Originally Published January 2008
They were a startling couple. But even today, nearly two years after Edna Lewis's death, Scott Peacock says that she still makes him the man—and the chef—that he is.

Scott Peacock is standing in a stable at the Vogt Riding Academy in Atlanta, talking lovingly about the horses lined up in their stalls. He has a half dozen apples in a Whole Foods bag, and the horses are peering out with interest. “Johnny is a very difficult horse,” he says, holding out an apple to one of them. “He’s bitten me, but it wasn’t bad, just a little bite on my leg.” Johnny snatches the apple, crunching it greedily between his huge teeth. “Isn’t he great? Would you like to feed him?” Thanks, no. “Look how they’re so beautiful. And it’s so peaceful here.” Peacock kisses Johnny on the nose and moves from stall to stall until the apples are gone. I have asked him to show me “his” Atlanta, the places that mean the most to him, and this is where he wanted to start. Peacock is the pride of the culinary South, and he is increasingly known as one of the finest chefs in the country. Watershed, the restaurant in suburban Decatur, Georgia, where he created a home-style menu of southern specialties emphasizing local ingredients, has been a popular and critical sensation since it opened nine years ago, and last year Peacock was named “Best Chef in the Southeast” at the James Beard awards. But the most important touchstone in his life is Edna Lewis, the great African-American chef who died in February 2006 at the age of 89. The two had been a devoted, mutually sustaining couple for years, cooking and traveling together and sharing a home. When she began to weaken and decline, he became her chief caregiver. During the last two years of her life, he spent nearly every hour with her when he wasn’t working; and in emergencies he jettisoned work, too. He was with her on the night she quietly reached the end, and a week later he put his name on the waiting list for riding lessons at Vogt.

The only other time he’d been on a horse, he says, was when he was eight years old. The neighbors kept horses—not unusual in Hartford, Alabama—and he liked imagining himself leaping onto a steed and riding off into a whole different childhood, preferably one designed by Norman Rockwell. “My parents loved me, but I wasn’t that typical child that comes out of a small town in Alabama in the ’60s,” he says, thinking about the Christmas he spent longing for his sister’s new Easy-Bake oven instead of all those tiresome toy trucks.

When his father at last brought home a pony, the little boy eagerly climbed on. A second later he was sprawled on the ground, and so was his dream of a childhood where he magically fit right in. The pony was a lemon, too mean for anyone to ride. Peacock clambered to his feet. “I’m sorry,” he told his father miserably. “It was my fault.”

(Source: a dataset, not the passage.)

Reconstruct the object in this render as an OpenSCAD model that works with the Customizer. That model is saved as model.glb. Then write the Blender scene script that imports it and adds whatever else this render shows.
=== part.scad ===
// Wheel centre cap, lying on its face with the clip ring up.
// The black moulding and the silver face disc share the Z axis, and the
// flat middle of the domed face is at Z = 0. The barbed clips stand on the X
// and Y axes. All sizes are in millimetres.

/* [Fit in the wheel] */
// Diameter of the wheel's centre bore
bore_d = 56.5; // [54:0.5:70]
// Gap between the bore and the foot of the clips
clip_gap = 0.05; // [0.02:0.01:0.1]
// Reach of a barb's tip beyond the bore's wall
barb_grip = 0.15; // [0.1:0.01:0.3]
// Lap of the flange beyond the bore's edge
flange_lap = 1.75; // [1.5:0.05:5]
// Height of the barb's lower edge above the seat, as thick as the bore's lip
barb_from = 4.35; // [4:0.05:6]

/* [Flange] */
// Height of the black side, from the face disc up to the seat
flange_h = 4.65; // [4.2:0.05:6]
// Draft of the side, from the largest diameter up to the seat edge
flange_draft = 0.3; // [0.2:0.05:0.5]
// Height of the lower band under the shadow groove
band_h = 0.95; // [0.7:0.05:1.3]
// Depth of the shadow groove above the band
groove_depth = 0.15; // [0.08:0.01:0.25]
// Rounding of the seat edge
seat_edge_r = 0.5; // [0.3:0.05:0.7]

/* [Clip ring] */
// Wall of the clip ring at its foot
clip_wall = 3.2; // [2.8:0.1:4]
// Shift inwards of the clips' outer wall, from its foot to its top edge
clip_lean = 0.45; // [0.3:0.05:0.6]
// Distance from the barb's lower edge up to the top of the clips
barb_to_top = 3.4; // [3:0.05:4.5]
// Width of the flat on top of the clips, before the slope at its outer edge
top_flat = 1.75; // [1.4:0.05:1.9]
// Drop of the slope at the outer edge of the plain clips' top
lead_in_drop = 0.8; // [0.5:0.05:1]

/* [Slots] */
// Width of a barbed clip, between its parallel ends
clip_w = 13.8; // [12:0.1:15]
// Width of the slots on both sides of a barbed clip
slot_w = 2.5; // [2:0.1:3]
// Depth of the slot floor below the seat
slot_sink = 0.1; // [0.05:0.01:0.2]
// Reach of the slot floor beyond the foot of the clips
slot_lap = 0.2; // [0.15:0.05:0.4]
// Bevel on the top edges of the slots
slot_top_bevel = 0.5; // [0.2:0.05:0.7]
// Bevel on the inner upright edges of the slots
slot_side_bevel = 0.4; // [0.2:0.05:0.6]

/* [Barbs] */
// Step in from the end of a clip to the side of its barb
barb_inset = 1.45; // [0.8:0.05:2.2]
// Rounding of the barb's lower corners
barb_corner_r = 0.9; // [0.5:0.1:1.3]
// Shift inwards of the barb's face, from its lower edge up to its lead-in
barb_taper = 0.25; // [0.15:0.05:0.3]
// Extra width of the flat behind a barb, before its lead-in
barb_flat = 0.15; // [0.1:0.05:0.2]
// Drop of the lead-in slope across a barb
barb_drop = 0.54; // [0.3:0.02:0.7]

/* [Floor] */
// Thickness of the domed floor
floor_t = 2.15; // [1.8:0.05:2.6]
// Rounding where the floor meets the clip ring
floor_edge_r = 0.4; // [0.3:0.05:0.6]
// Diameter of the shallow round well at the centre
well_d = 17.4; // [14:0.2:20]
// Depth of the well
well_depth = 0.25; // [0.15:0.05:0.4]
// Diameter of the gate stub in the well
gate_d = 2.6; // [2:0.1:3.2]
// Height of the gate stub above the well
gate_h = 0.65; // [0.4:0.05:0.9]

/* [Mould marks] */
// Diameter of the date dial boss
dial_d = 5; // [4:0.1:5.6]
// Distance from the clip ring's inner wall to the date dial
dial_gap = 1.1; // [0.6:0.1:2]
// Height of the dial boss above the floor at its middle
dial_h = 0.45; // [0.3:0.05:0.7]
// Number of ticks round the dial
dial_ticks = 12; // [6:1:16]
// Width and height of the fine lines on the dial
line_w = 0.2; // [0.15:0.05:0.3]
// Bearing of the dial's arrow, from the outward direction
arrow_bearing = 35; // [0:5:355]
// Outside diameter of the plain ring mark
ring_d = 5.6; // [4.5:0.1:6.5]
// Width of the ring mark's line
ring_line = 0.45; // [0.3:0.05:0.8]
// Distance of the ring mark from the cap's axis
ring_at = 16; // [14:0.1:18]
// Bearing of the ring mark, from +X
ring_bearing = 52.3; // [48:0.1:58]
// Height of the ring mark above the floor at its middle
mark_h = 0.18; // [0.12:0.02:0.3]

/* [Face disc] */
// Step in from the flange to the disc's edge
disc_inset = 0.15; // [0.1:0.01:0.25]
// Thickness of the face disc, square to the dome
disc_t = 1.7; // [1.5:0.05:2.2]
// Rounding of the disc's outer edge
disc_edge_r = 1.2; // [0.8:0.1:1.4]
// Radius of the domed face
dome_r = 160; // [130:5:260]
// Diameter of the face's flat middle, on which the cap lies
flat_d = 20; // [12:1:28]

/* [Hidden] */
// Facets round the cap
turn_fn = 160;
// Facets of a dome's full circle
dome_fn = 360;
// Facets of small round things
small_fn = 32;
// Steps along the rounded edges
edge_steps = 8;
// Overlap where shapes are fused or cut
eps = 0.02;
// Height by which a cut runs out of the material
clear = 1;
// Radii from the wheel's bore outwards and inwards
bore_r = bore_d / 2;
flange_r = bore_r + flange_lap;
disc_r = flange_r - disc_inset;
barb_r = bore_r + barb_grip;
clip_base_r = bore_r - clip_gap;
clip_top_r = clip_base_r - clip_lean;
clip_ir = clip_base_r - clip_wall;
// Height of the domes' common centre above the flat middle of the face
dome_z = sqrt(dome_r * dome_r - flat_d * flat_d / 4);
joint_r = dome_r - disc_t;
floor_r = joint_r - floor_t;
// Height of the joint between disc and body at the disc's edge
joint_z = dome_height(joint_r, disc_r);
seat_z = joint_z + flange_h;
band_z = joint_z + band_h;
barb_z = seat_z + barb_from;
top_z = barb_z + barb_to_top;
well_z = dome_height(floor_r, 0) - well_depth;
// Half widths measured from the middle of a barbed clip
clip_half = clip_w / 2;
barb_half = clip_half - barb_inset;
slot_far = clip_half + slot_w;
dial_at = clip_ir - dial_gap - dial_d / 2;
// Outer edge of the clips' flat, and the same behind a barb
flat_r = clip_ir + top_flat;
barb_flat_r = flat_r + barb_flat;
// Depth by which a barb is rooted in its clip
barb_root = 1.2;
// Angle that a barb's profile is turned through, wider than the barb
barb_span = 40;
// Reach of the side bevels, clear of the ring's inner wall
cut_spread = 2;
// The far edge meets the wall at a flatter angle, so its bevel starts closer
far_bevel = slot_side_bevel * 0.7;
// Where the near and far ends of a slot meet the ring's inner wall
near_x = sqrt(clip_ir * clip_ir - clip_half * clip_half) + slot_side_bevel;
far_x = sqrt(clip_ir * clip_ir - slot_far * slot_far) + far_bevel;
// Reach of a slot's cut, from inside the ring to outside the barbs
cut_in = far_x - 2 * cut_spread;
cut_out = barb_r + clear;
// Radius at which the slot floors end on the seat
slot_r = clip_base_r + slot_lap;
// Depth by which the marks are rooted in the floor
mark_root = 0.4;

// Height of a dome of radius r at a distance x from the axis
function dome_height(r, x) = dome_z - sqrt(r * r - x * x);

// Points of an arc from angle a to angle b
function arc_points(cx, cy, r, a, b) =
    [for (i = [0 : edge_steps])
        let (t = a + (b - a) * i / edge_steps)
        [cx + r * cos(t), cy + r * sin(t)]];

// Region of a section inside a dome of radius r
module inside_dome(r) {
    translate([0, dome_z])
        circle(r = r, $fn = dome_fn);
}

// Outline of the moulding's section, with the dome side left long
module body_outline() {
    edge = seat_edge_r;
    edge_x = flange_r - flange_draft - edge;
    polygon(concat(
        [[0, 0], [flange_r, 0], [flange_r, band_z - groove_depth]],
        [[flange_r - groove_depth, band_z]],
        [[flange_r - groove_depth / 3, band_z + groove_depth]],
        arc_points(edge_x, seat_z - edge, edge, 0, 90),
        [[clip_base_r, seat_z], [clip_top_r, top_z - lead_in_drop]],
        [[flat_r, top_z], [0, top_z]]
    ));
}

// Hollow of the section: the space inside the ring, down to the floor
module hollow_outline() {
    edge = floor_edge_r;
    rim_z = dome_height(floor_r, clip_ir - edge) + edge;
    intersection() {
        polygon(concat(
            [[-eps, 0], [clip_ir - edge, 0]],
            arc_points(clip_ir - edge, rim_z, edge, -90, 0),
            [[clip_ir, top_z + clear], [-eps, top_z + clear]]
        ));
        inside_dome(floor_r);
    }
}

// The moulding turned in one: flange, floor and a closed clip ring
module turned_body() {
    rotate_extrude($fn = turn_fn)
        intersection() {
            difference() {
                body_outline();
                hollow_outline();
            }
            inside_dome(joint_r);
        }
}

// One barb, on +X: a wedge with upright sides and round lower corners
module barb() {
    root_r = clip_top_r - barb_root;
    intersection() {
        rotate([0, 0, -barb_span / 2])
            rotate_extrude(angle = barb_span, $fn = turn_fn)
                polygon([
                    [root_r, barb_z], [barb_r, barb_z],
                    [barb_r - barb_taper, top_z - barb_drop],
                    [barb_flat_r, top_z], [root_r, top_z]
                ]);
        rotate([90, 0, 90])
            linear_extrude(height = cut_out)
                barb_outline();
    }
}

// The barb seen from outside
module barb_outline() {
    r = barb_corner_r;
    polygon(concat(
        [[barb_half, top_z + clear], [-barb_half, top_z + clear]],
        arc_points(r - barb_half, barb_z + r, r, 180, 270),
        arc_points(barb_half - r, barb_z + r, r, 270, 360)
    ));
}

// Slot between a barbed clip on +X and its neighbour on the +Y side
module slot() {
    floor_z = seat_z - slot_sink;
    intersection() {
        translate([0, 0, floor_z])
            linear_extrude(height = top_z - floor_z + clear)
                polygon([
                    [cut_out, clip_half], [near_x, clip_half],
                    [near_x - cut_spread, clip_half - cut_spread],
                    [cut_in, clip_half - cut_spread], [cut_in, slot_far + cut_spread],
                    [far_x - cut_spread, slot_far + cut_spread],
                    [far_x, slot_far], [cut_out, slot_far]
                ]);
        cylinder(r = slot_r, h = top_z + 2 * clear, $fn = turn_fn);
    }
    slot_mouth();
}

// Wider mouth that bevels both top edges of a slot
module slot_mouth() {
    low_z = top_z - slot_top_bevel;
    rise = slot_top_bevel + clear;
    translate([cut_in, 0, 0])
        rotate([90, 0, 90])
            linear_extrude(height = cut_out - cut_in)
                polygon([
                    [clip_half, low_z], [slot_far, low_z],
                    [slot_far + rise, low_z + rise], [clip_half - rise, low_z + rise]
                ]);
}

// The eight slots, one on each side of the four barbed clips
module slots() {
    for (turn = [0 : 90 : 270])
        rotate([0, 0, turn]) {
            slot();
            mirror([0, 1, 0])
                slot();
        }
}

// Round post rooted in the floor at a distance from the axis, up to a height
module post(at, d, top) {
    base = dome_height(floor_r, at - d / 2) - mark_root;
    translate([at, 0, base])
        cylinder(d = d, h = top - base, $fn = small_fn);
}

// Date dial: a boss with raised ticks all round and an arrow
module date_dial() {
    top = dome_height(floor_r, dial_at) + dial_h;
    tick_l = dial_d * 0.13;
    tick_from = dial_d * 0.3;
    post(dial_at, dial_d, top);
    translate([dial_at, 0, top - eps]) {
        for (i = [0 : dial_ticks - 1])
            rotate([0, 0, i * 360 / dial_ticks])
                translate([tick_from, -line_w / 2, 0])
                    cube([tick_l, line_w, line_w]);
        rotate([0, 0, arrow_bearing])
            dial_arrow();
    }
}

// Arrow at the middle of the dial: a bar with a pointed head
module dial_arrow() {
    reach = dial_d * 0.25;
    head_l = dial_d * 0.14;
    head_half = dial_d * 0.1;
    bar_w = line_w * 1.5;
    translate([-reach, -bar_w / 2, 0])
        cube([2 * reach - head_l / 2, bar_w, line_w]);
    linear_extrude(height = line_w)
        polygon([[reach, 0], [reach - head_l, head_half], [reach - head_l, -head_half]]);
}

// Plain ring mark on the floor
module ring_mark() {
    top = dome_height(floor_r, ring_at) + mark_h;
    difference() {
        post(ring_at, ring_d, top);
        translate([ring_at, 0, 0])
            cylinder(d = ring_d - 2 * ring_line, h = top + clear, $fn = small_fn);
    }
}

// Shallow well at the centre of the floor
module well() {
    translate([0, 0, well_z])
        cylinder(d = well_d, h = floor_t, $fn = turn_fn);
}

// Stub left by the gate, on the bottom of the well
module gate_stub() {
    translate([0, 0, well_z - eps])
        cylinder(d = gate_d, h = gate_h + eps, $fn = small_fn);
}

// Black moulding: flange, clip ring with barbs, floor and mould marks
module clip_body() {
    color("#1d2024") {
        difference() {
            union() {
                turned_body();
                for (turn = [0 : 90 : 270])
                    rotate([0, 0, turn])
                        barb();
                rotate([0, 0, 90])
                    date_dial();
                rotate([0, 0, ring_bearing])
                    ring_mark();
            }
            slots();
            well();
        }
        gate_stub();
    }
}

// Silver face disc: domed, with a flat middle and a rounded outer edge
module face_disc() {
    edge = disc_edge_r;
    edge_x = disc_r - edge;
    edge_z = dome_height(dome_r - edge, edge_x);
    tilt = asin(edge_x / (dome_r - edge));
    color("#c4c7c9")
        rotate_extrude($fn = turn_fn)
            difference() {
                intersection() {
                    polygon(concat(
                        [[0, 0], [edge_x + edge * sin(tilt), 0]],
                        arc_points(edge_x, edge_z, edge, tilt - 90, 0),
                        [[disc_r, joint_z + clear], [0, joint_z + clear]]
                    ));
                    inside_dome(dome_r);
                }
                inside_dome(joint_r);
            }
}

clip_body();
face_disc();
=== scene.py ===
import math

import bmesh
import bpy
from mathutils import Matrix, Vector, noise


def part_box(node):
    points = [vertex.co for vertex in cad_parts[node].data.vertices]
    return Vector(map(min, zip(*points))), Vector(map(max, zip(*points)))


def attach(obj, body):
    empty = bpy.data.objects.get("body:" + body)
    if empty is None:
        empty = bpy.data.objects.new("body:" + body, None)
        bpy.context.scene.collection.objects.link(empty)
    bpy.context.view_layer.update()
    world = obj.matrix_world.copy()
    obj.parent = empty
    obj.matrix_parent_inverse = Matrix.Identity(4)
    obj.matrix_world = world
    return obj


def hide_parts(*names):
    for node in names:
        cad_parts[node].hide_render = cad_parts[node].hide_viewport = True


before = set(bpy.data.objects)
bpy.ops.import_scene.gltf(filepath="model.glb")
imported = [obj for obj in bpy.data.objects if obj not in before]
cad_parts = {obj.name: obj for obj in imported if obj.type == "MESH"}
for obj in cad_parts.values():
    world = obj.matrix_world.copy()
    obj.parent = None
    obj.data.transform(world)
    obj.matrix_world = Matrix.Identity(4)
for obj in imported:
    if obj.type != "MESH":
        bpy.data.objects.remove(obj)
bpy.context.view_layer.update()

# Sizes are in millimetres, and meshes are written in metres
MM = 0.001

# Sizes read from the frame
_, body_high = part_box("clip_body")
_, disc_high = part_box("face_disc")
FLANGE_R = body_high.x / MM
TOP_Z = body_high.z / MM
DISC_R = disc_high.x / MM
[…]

Now he rides two or three times a week, and his favorite horse is the wary, unyielding Johnny. “There’s nothing easy about it,” he says. “There’s so much to work at, to get to that next level.” I don’t know whether he’s talking about riding or grieving. But when he describes his newfound relationship with these horses, it’s clear that he’s also thinking about the intertwined lives of a gay white man and a deeply reserved African-American woman nearly half a century his senior, whom he always calls “Miss Lewis.” He was talented but directionless when they met; she had a lifetime’s profound understanding of southern food. Her wisdom ignited his, and gradually they grew close in a way that neither of them had experienced before. “It’s about boundaries, about being aware and respectful,” he says. “It’s about being in constant communication back and forth. Those expressive eyes, the independence—I respect that. Miss Lewis was the first person that ever just saw and accepted me. She saw the good and the bad, and maybe she saw someone who could see her, too. This is what I learned from her: The power comes around when you are just being exactly who you are.”

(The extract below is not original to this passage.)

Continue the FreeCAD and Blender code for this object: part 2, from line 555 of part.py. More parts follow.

He drives me through some of the lovely, leafy neighborhoods of Atlanta, pointing out the governor’s mansion, where he was the chef when he first met Edna Lewis, and talks about the bouts of depression that he struggled with for many years. “I did tons of therapy, I took tons of antidepressants,” he says. “I can remember turning the clocks to face the wall. I would erase the messages on the answering machine because I couldn’t face knowing they were there, waiting for me to answer. It was like wearing a lead suit. After all the doctors and all the tests and pills, the best it got was that it didn’t feel so bad to be in bed with the covers pulled up in a dark room.”